Mitchel edited the poems of Thomas Osborne Davis (New York, 1846) and of James Clarence Mangan [q. v.] (New York, 1859, 8vo). The lecture which he delivered at New York on 20 Dec. 1872, on ‘Froude from the standpoint of an Irish Protestant,’ will be found in ‘Froude's Crusade—Both Sides’ (New York, 1873, 8vo). He was also the author of the following works:

  1. ‘The Life and Times of Aodh O'Neill, Prince of Ulster; called by the English, Hugh, Earl, of Tyrone. With some Account of his Predecessors, Con, Shane, and Tirlough,’ Dublin, 1846, 12mo, in ‘Duffy's Library of Ireland;’ as ‘Life of Hugh O'Neill, Earl of Tyrone,’ New York, 12mo, 1868.
  2. ‘Jail Journal, or Five Years in British Prisons,’ &c., New York, 1854, 12mo; author's edition, Glasgow [1856], 8vo; new edition, New York, 1868, 12mo. The ‘Journal’ was afterwards continued by Mitchel in the ‘Irish Citizen,’ and brought down to 1866.
  3. ‘The Last Conquest of Ireland (perhaps),’ New York, 1860, Dublin and Glasgow, 1861, 8vo. Reprinted in ‘The Crusade of the Period,’ &c., see infra; ‘author's edition,’ Glasgow [1876], 8vo.
  4. ‘An Apology for the British Government in Ireland,’ Dublin, 1860; another edition, 1882.
  5. ‘The History of Ireland, from the Treaty of Limerick to the Present Time; being a Continuation of the History of the Abbé Macgeoghegan,’ New York, 1868, 8vo; other editions, Dublin, 1869, 8vo, 2 vols., Glasgow, 1869, 8vo. The latter portion was reprinted in 1871 as ‘Ireland since '98,’ &c., Glasgow, 8vo.
  6. ‘The Crusade of the Period: and Last Conquest of Ireland (perhaps).’ New York, 1873, 12mo, in the Irish-American Library, vol. iv.; a reply to Mr. Froude's ‘English in Ireland.’

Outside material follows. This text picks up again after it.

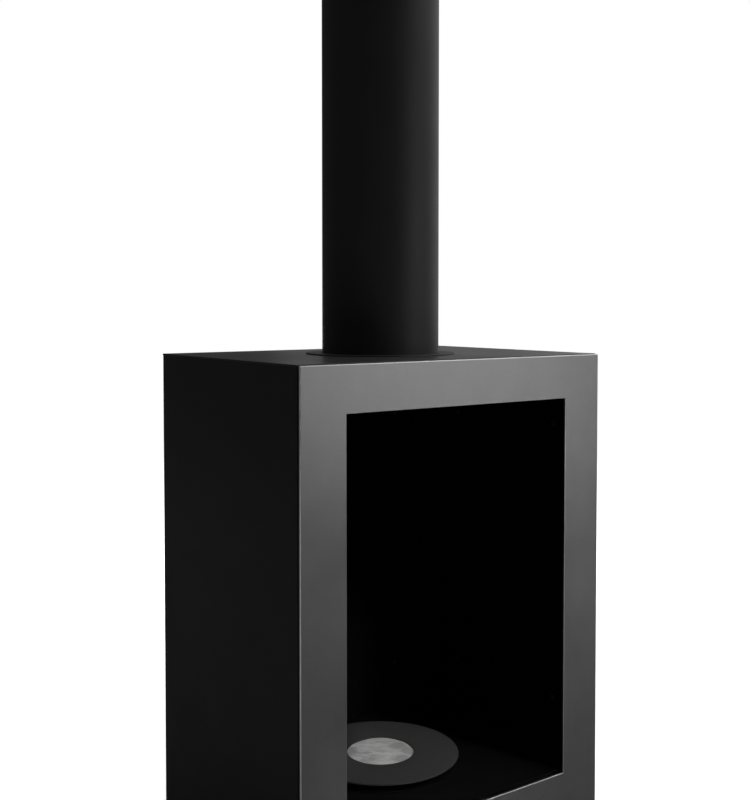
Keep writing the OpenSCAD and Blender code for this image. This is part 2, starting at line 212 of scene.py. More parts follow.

[Mitchel's Jail Journal, and other works; W. Dillon's John Mitchel, 1888, with portrait; Duffy's Four Years of Irish History, 1845-9, 1883; Sullivan's Speeches from the Dock, 1887, pp. 74-96; O'Shea's Leaves from the Life of a Special Correspondent, 1885, i. 9-24; Hodges's Report of the Trial of John Mitchel, 1848; May's Parliamentary Practice, 1883, pp. 39, 724-5; Webb's Compendium of Irish Biography, 1878, pp. 340-2; Wills's Irish Nation, 1875, iv, 695-7; Read's Cabinet of Irish Literature, 1880, iii. 329-36; Life of Mitchel, by P. A. Sillard (Duffy's National Library), 1889; Appleton's Cyclop. of American Biog. 1878, iv. 341; Gent. Mag. 1875, new ser. xiv. 593-608; Annual Register, 1875, pt. i. pp. 8-ll, pt. ii. p.137; Dublin Univ. Mag. lxxxv. 481-92; Democratic Review, xxiii. 149, xxx. 97-128, with portrait; Times, 22, 24, 29 March 1875; Freeman's Journal, 22 and 24 March 1875; Nation, 20 and 27 March 1875, with portrait; Allibone's Dict. of Engl. Lit. Suppl. ii. 1119; Brit. Mus. Cat.]